Curiously, Golden Gain has an “oral agreement” with the other, unidentified members of the Golden Times Club to share 80% of the profit and losses of the syndicate’s activities in the casino. These unidentified members are described in the announcement from Massive simply as “other business partners”. There is no disclosure as to the identity of the holders of the 95% of Golden Gain that Massive will not control after the acquisition. It’s extremely complex and, with a price tag of HK$35 million a trifle expensive for a business established in April 2004.

It might well be, then, that Macau’s most lucrative gaming assets will stay in private hands, leaving the listed stocks with the froth of peripheral, related investments. That would suggest that the really smart money is being made either by those holding gaming interests in private companies or those promoters peddling M stocks.

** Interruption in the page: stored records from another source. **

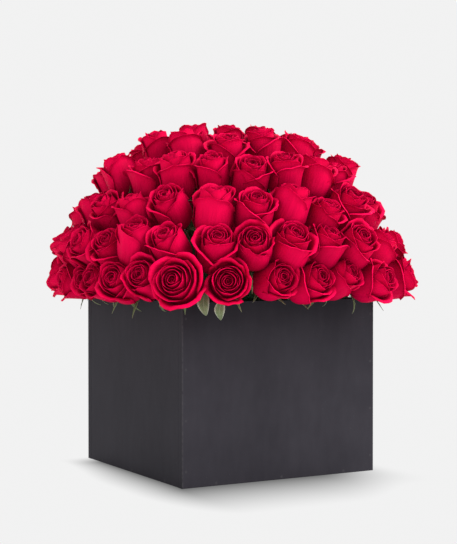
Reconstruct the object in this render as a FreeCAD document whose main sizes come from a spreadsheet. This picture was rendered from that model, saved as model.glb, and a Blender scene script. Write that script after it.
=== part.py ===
import FreeCAD, Part
import math
import os
import Sketcher

# Flower box: a square painted box of thin boards, nailed at the corners, with a lift-out
# insert.  The insert is a plastic liner tray packed with wet foam, and a dome of cut roses
# whose stems are pushed into the foam.  Origin: centre of the box's underside, +Z up.
# The front wall faces -Y.  Millimetres.

doc = FreeCAD.newDocument("flower_box")
sheet = doc.addObject("Spreadsheet::Sheet", "Sizes")

SIZES = {
    # the box
    "box_width": 250, "box_height": 200, "board": 9, "arris": 0.6,
    "base_thick": 6, "brad_diameter": 1.6, "brad_length": 25, "brad_sink": 1.5,
    "plug_diameter": 3, "brad_margin": 18, "brads_per_corner": 4,
    # the liner tray and the foam
    "liner_gap": 3, "liner_wall": 1.5, "liner_height": 186, "liner_corner": 10,
    "foam_gap": 0.5, "brick_height": 80, "crown_radius": 180, "crown_top": 275,
    # one rose head, its hip and its stem
    "bloom_length": 54, "bloom_neck": 4.5, "lower_belly": 15.5, "upper_belly": 19,
    "belly_height": 34, "bloom_mouth": 11, "hip_length": 9, "hip_radius": 6,
    "stem_radius": 3,
    # the two leaflets at the near corner
    "leaflet_length": 26, "leaflet_width": 14, "leaflet_thick": 1.2,
}
for row, (alias, value) in enumerate(SIZES.items(), start=1):
    sheet.set(f"A{row}", alias)
    sheet.set(f"B{row}", str(value))
    sheet.setAlias(f"B{row}", alias)
doc.recompute()


def size(alias):
    """A driving dimension, read back from the sheet."""
    return float(getattr(sheet, alias))


def bind(obj, **formulas):
    """Bind properties of an object to the sheet; __ in a name stands for a dot."""
    for name, formula in formulas.items():
        obj.setExpression(name.replace("__", "."), formula)
    return obj


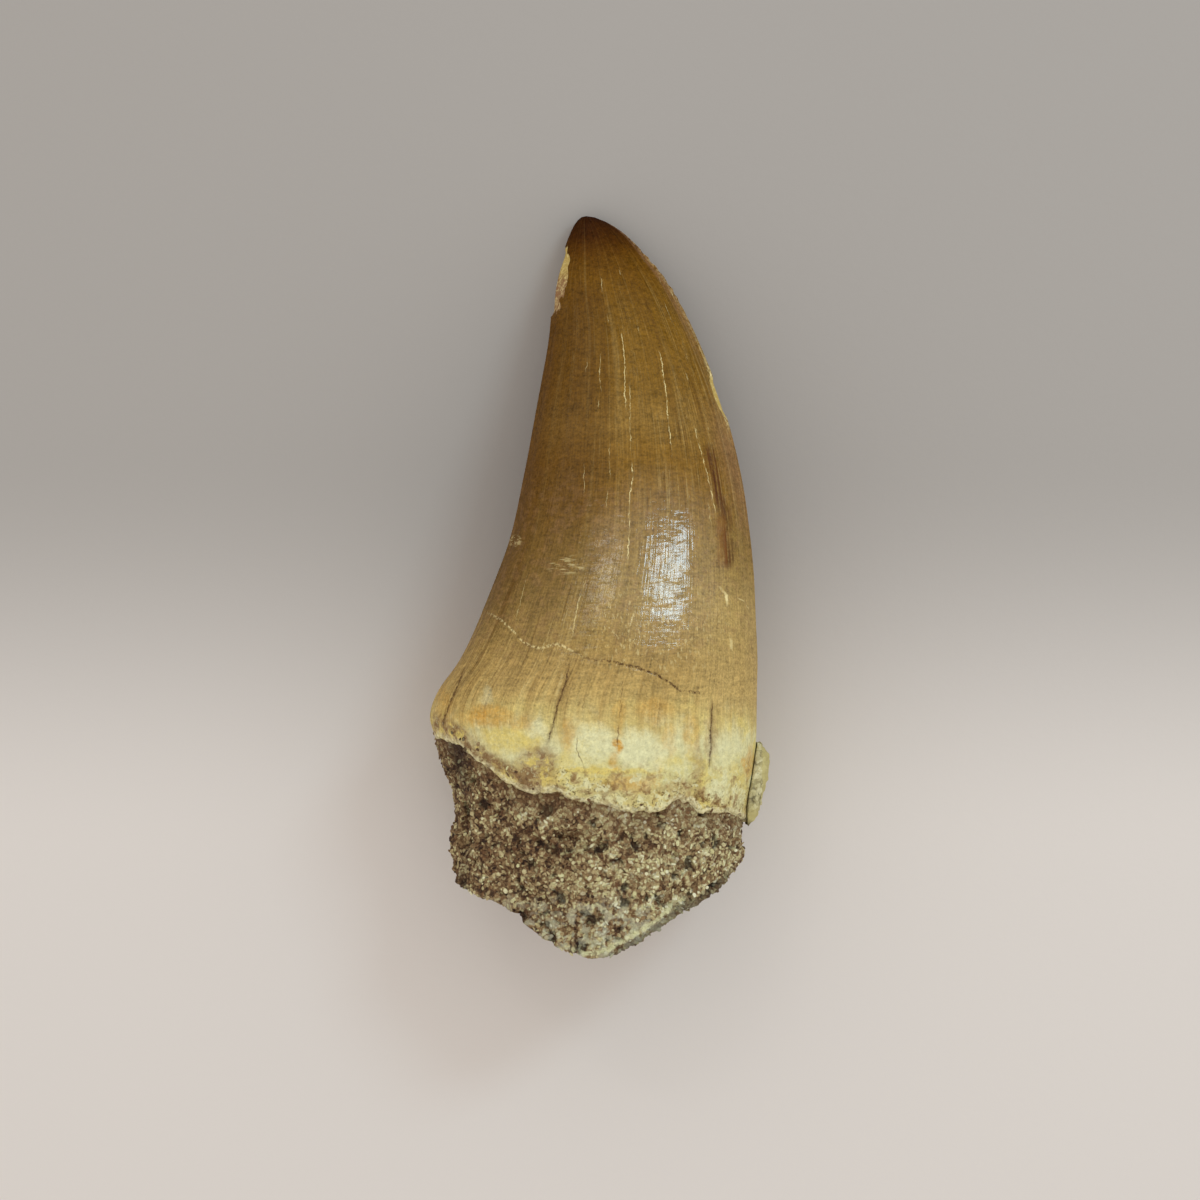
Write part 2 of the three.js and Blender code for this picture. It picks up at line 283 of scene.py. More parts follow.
def crownRelief(place, degrees):
    height = formAt(place)[0]
    flat = onSection(place, degrees, 0)
    turn = np.radians(degrees)
    depth, pitch, low, high = tooth["serration"]
    notches = depth * smooth(low, low + 2, height) * smooth(high, high - 1, height)
    notches = notches * np.sin(ragged(2 * np.pi * height / pitch, flat, [tooth["serrationWander"]]))
    keels = 0
    for at, extra in [(0, notches), (fullTurn / 2, 0)]:
        away = np.radians(turnFrom(at, degrees)) / tooth["keelHalfWidth"]
        keels = keels + (tooth["keelHeight"] + extra) * np.exp(-(away ** 2) / 2)
    push = keels * smooth(*tooth["keelFades"], height)
    flutes = np.cos(turn * tooth["fluteCount"] + 1.3 * np.sin(turn))
    push += tooth["fluteDepth"] * flutes * smooth(*tooth["fluteHeights"], height)
    push *= smooth(tipHeight, tipHeight - tooth["tipSmooth"], height)
    push -= chipMask(height, degrees)
    seen = smooth(0, 0.15, np.sin(turn))
    wander = ragged(0, flat, tooth["crackRagged"])
    for crack in carvedCracks:
        away = lineDistance(flat[:, :2], crack["line"]) + wander
        push -= seen * crack["depth"] * np.exp(-((away / crack["half"]) ** 2))
    return push - hollowDepth(flat, degrees)


def rootRelief(p, size):
    strength, finer = tooth["lumpDetail"]
    lumps = ragged(0, p, [(1, tooth["lumpPitch"]), (strength, tooth["lumpPitch"] / finer)])
    hollow = smooth(*tooth["pitLevels"], latticeNoise(p + [40, 0, 0], tooth["pitPitch"]))
    return size * lumps - tooth["pitDepth"] * hollow


def edgeHeight(degrees):
    turn = np.radians(degrees)
    girth = tooth["edgeGirth"]
    p = np.stack([girth * np.cos(turn), 0 * turn, girth * np.sin(turn)], axis=1)
    return ragged(along(tooth["crownEdge"], degrees, fullTurn), p, tooth["edgeRagged"])


def rimHeight(degrees):
    return along(tooth["rootRim"], degrees, fullTurn)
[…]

Market participants agree that the Macau bubble can only end up exploding nastily. Despite this, many professionals are not yet calling the end of the ramp. “I wouldn’t short anything yet,” says South Ocean’s McConnell. “It’s too dangerous. There could be a short squeeze down the road. But this thing’s getting way overblown and when it blows, it’s going to get ugly.”

Despite years investing and dealing in Hong Kong, McConnell remains bemused by the behaviour of local punters. “Hong Kong people are crazy,” he says, “I’ve tried to figure out why they behave like this. The really good stock operators are waiting for the amahs [female domestic servants] and the taxi drivers to pile money into this. Then they’ll cover their short and take it all the way down to where it started.”

It’s a pretty gloomy outlook, it seems, for the average Hong Kong investor. The SFC’s Linning is certain about what is to come and offers little comfort for any investors that get burnt.

“Some of it may be real,” he says, “but like most bubbles, for every gold find, there’s 10 claims. If the music stops and you’re left without a seat, don’t come crying to us. It’s a mug’s game.”